After the impeachment proceedings had concluded, Clinton was still being investigated by independent counsel Robert Ray (Ken Starr’s successor). At issue was whether Clinton would be criminally indicted for perjury, as well as whether he would lose his license to practice law issued by his home state of Arkansas. Hours before Clinton left office at the end of his second term, he struck a deal with Ray by which Ray agreed not to indict him in exchange for Clinton publicly admitting that he had testified falsely in the Jones case, agreeing to a five-year suspension of his law license (issued by the state of Arkansas), and paying a $25,000 fine. (Two decades later, by the way, Trump hired Ray to represent him in his second impeachment trial.)
It seems unlikely that Clinton would have agreed to the deal if he did not believe he could be indicted after leaving office. (Nixon and Ford, both lawyers, also must have understood that Nixon could be indicted after leaving office; otherwise, why did Ford need to pardon him?) It also seems clear that the only thing that saved Clinton from indictment was his willingness to admit his wrongdoing and accept the consequences that the prosecutor offered.

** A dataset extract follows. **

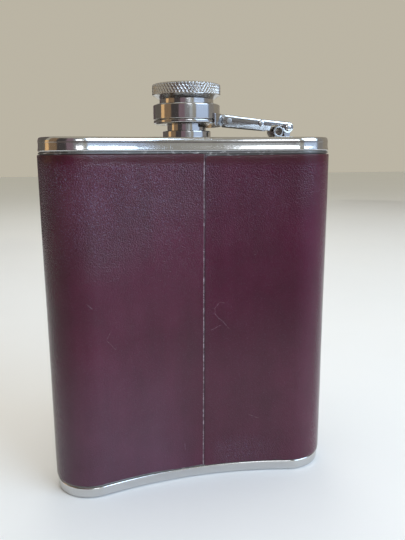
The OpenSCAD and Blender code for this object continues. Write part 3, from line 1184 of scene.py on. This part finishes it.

The parallels between Watergate and the Clinton saga, on the one hand, and Trump’s New York problem, on the other, while not perfect, are pretty close. Nixon’s crime was paying hush money to cover up a break-in, and Clinton’s transgression was lying under oath about a sexual encounter with a subordinate. Trump apparently is about to be charged with paying hush money to conceal a sexual encounter with a porn star, although the exact legal theory for the charge is not yet clear. In Nixon’s and Clinton’s cases, it seems obvious that each President’s motivation was to avoid embarrassment and a premature end to his political career. The prosecutor in Trump’s case seems likely to claim that Trump sought to cover up his alleged encounters with Stormy Daniels to protect his own political ambitions, as Trump was approaching the finish line of a wild Presidential race.
There are two glaring dissimilarities among these cases. First, Nixon and Clinton were already in office when they engaged in the misconduct at issue, while Trump had not yet been elected when the events at issue in his case occurred. Yet that only seems to magnify the likelihood that Trump would have wanted to hide his encounters with Stormy Daniels from the electorate to improve his chances of winning the office that Nixon and Clinton once held.
The second significant difference is that Trump is being indicted after announcing his candidacy for the Presidency. Nixon and Clinton, as two-term Presidents, would not have been eligible to run again at the time they could have been prosecuted. (As I understand it, Nixon would not constitutionally have been able to run for President again because he had served more than one term and therefore was not eligible for another four-year term, but in any event, his resignation precluded another run for all practical purposes.) Trump is not only a past President, but also a present candidate for President. Whether he declared his candidacy early in the hope of shielding himself from prosecution or for other reasons, the fact of his candidacy is now giving his attorney and his allies ammunition for deriding the Manhattan indictment as political persecution, a theme we will be hearing for the duration.
Regardless of the similarities and differences though, one important point should not be missed. Nixon escaped prosecution only because of Ford’s pardon, and Clinton escaped prosecution only because of the deal he struck with Ray. What we don’t know, and may never know, is whether Trump was offered a deal that he turned down. I have been involved in a few criminal cases, and it seems highly unlikely to me that the Manhattan District Attorney would not have tried to resolve the Stormy Daniels matter with Trump and his attorneys informally before going public with a criminal charge. Any such discussion would have been a private one, and may forever be shrouded in secrecy.
We can only speculate about whether District Attorney Alvin Bragg offered Trump a deal, what any such deal might have consisted of, and, if one was offered, whether and why Trump turned it down. But we should not assume that the D.A. recklessly plunged into an extraordinarily controversial, historic, and politically charged prosecution without exploring the possibility of a negotiated resolution with the supposed king of the deal. And unless and until we know that backstory, we should give the prosecutor the benefit of the doubt that he is only doing his job, faithful to his oath of office.